Oui, nous avons un berger, nous ne sommes pas des gens errant qui n’ont pas de repères, qui sont perdus dans la vie, perdus dans leurs choix. Nous avons un berger sur lequel nous pouvons nous appuyer, et grâce à qui nous devenons berger à notre tour. Beaucoup d’analystes constatent que notre monde a cruellement besoin de repères. Or beaucoup d’entre nous sont dans la situation de ceux qui doivent guider les autres : les parents, les chefs au patro, chez les scouts et les guides, les conseillers politiques, les enseignants, les cadres d’entreprise, les prêtres... Nous sommes appelés à être bergers, à conduire ceux que le Seigneur nous confie. Nous les conduisons dans des circonstances difficiles, et je crois qu’on ne peut pas nous juger sur nos résultats, mais plutôt sur l’audace avec laquelle nous aurons poussé les autres à relever le défi de leur existence et de leurs responsabilités.

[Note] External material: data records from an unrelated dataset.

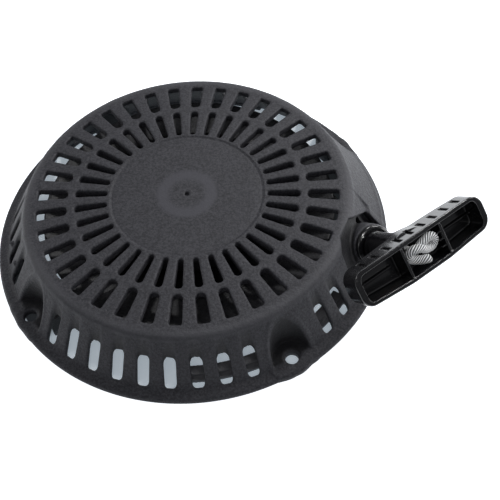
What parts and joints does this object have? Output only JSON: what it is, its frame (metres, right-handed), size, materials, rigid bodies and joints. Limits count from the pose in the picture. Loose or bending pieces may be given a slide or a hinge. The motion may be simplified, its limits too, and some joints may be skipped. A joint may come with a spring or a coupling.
{
  "type": "recoil starter",
  "caption": "Round slotted recoil starter: a sprung rope reel under a fan cover, drive pawls beneath it, and a T-handle on a rope that leaves the wall at an angle.",
  "frame": {"origin": "on the crank axis, on the plane of the mounting flange's underside, where the centre screw's flat head ends", "axes": "+Z along the crank axis, away from the engine, out of the slotted cover; +X towards the side where the rope and handle leave"},
  "size_m": [0.245, 0.1992, 0.0513],
  "materials": {
    "housing_plastic": "fine-grained black-grey moulded plastic",
    "gloss_black": "polished black moulded plastic",
    "reel_plastic": "satin black moulded plastic",
    "rope_fibre": "white braided polyester",
    "steel": "zinc-plated pressed steel",
    "spring_steel": "oiled blue-grey spring steel",
    "brass": "turned brass"
  },
  "bodies": {
    "cover": {"housing": "housing_plastic", "rope_guide": "gloss_black", "mainspring": "spring_steel", "spring_keeper": "steel", "threaded_insert": "brass", "centre_screw": "steel", "retainer_washer": "steel", "rope_feed": "rope_fibre"},
    "reel": {"reel": "reel_plastic", "reel_rim": "reel_plastic", "reel_bushing": "brass", "rope_winding": "rope_fibre", "rope_anchor_knot": "rope_fibre", "pawl_pin_1": "steel", "pawl_pin_2": "steel", "pawl_spring_1": "spring_steel", "pawl_spring_2": "spring_steel", "brake_spring": "spring_steel"},
    "plate": {"friction_plate": "steel"},
    "pawl_a": {"pawl_1": "steel"},
    "pawl_b": {"pawl_2": "steel"},
    "handle": {"handle_grip": "gloss_black", "rope_lead": "rope_fibre", "rope_knot": "rope_fibre"}
  },
  "joints": [
    {"name": "reel_spin", "type": "hinge", "parent": "cover", "child": "reel", "pos_m": [0, 0, 0.0125], "axis": [0, 0, -1], "range_deg": [0, 990], "stiffness_Nm_per_rad": 0.02, "springref_deg": -458.37, "deforming": ["mainspring"]},
    {"name": "handle_pull", "type": "slide", "parent": "cover", "child": "handle", "axis": [0.547, -0.503, 0.6691], "range_m": [0, 1.086]},
    {"name": "friction_plate_turn", "type": "hinge", "parent": "reel", "child": "plate", "pos_m": [0, 0, 0.0055], "axis": [0, 0, 1], "range_deg": [0, 25], "stiffness_Nm_per_rad": 0.02, "springref_deg": -22.92},
    {"name": "pawl_1_swing", "type": "hinge", "parent": "reel", "child": "pawl_a", "pos_m": [0.024, 0, 0.009], "axis": [0, 0, 1], "range_deg": [0, 30.01]},
    {"name": "pawl_2_swing", "type": "hinge", "parent": "reel", "child": "pawl_b", "pos_m": [-0.024, 0, 0.009], "axis": [0, 0, 1], "range_deg": [0, 30.01]}
  ],
  "couplings": [
    {"joint": "handle_pull", "follows": "reel_spin", "m_per_rad": 0.0628},
    {"joint": "pawl_1_swing", "follows": "friction_plate_turn", "ratio": 1.2},
    {"joint": "pawl_2_swing", "follows": "friction_plate_turn", "ratio": 1.2}
  ]
}
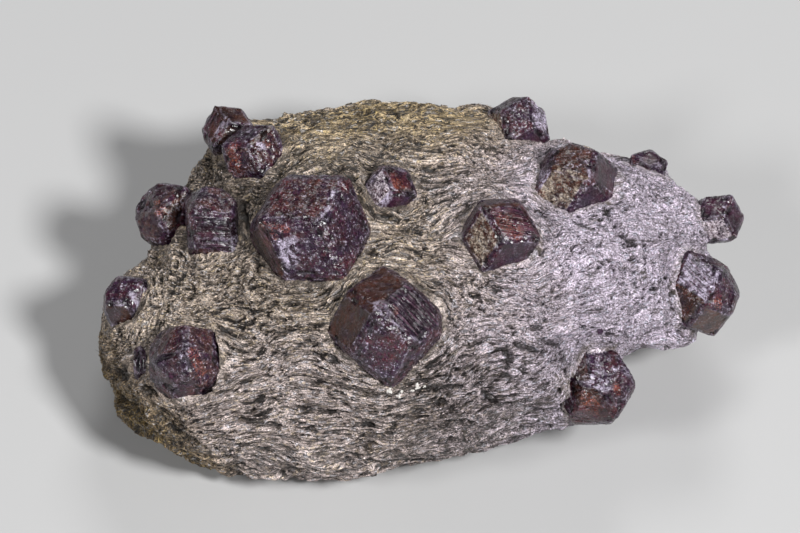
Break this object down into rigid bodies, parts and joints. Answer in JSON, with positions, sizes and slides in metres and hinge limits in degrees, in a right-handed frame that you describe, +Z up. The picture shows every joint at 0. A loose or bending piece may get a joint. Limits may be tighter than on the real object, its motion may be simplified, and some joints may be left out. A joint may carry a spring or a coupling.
{
  "type": "garnet in matrix",
  "caption": "Weathered block of mica schist with dark red faceted garnet crystals standing out of its upper side.",
  "frame": {"origin": "centre of the bounding box in plan, at the level the stone rests on", "axes": "+X along the stone's length, to the right when the crystal side is seen from the front; +Y from the front to the back, the way the crystal side rises; +Z up"},
  "size_m": [0.1282, 0.0842, 0.0565],
  "materials": {
    "schist": "silvery mica schist, weathered",
    "garnet": "vitreous, dark red"
  },
  "bodies": {
    "root": {"schist": "schist", "garnet_top_left_dark": "garnet", "garnet_top_left_red": "garnet", "garnet_left_rim": "garnet", "garnet_left_front": "garnet", "garnet_largest": "garnet", "garnet_large_lower": "garnet", "garnet_mica_coated": "garnet", "garnet_middle_right": "garnet", "garnet_top_rim": "garnet", "garnet_upper_right": "garnet", "garnet_buried_rim": "garnet", "garnet_right_tip": "garnet", "garnet_right_edge": "garnet", "garnet_broken": "garnet", "garnet_left_end": "garnet", "garnet_lower_left": "garnet", "garnet_sliver": "garnet"}
  },
  "joints": []
}
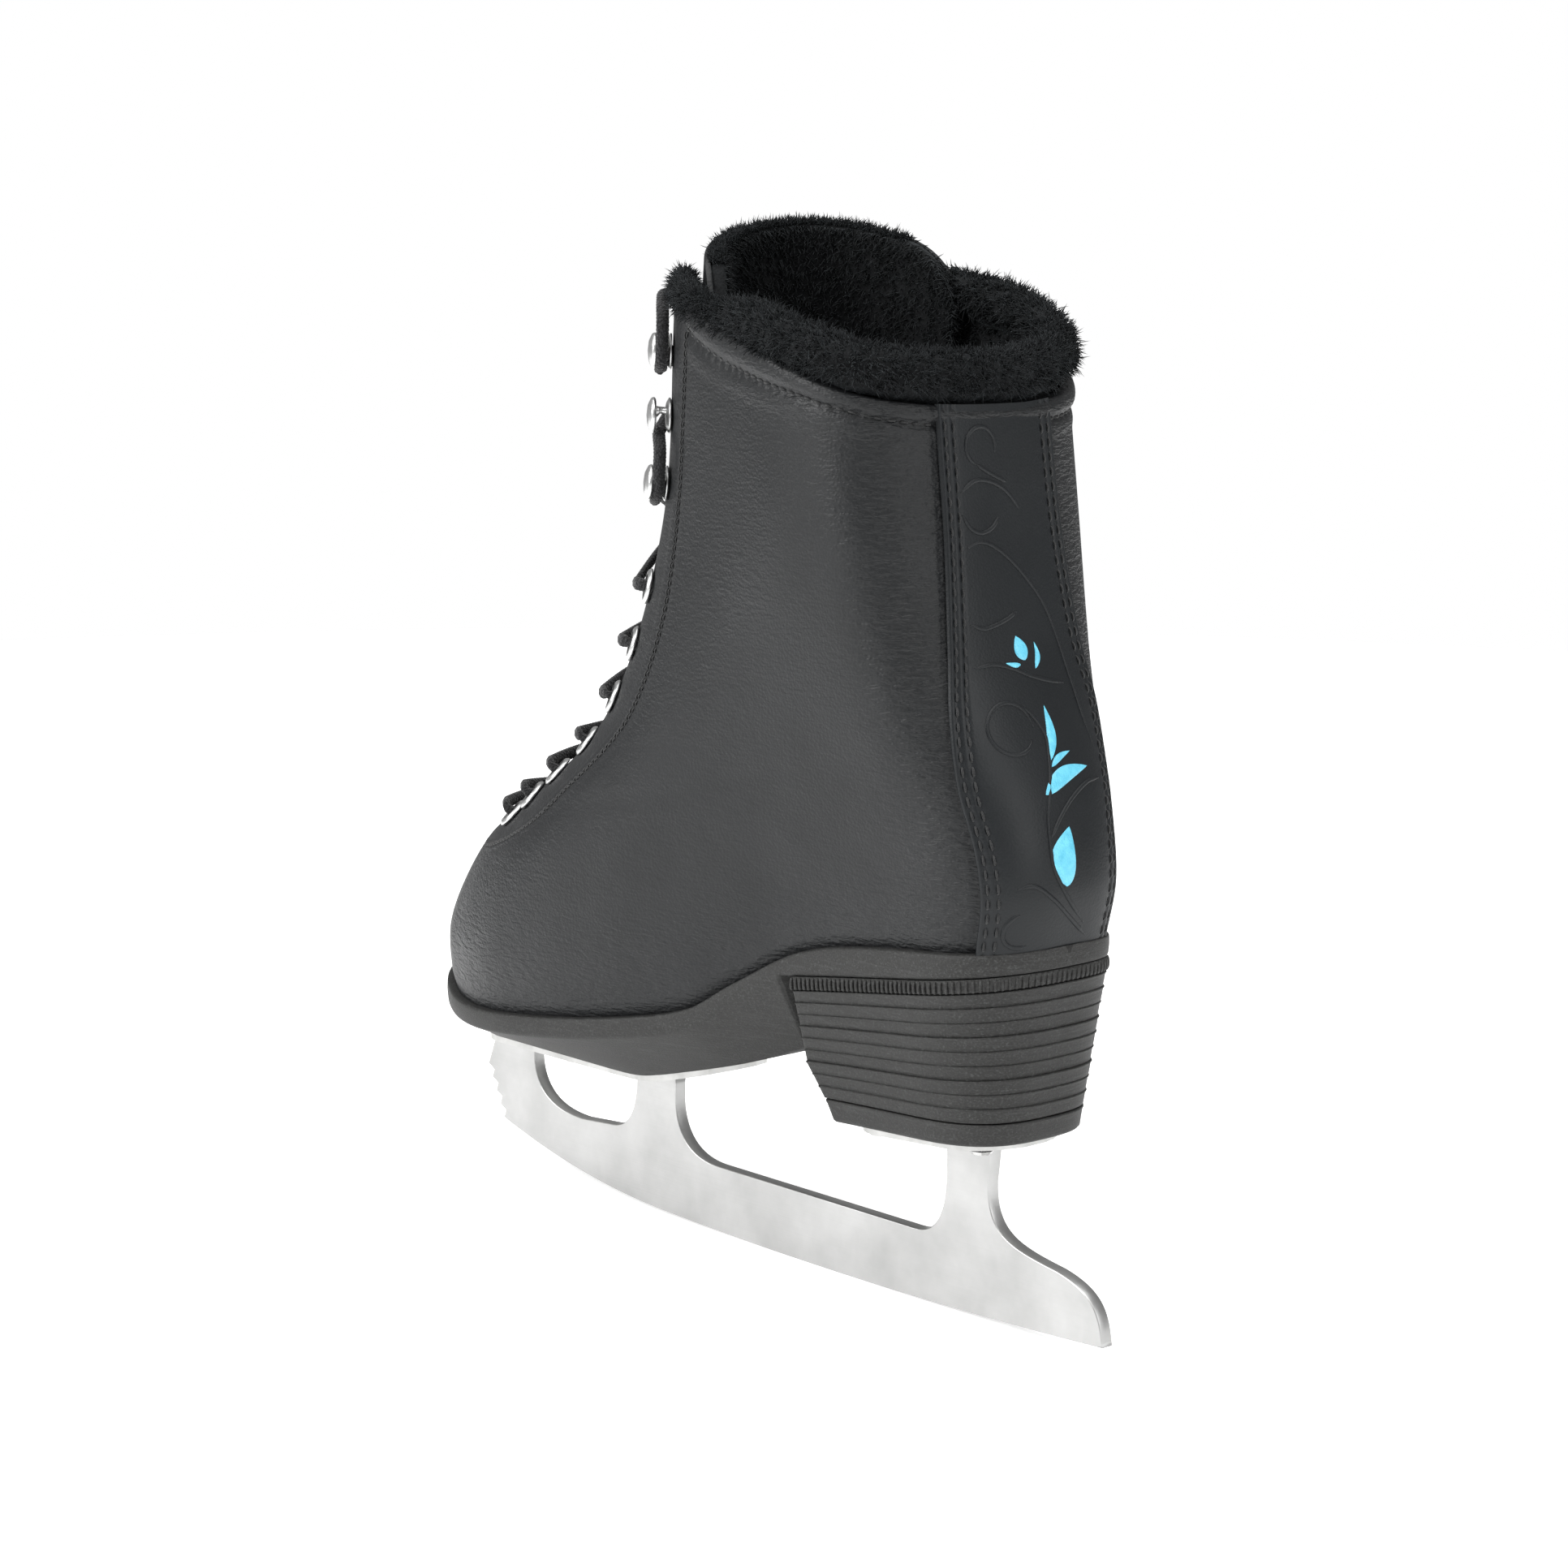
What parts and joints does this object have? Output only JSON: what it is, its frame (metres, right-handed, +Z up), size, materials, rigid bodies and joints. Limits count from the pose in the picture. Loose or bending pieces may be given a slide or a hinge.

Nous, les disciples du Christ, nous pouvons être des bergers qui osent montrer aux autres qu’on ne doit pas avoir peur de la souffrance comme du plus grand des malheurs. Nous, les disciples du Christ, nous pouvons être des bergers qui osent montrer aux autres que c’est en se donnant qu’on se reçoit. Nous pouvons être des bergers qui osent montrer aux autres que cela a du sens de renoncer à ce qui nous plaît pour nous consacrer à quelque chose qui a plus de valeur. Nous pouvons être des bergers qui osent montrer aux autres qu’il y a toujours une espérance et qu’on ne doit jamais désespérer de quelqu’un ou d’une situation et faire des choix de mort plutôt que de vie et d’amour.

Ainsi nous serons vraiment des bergers à contre-courant. Mais comme disait le cher évêque qui m’a ordonné : il n’y a que les poissons morts qui suivent le courant.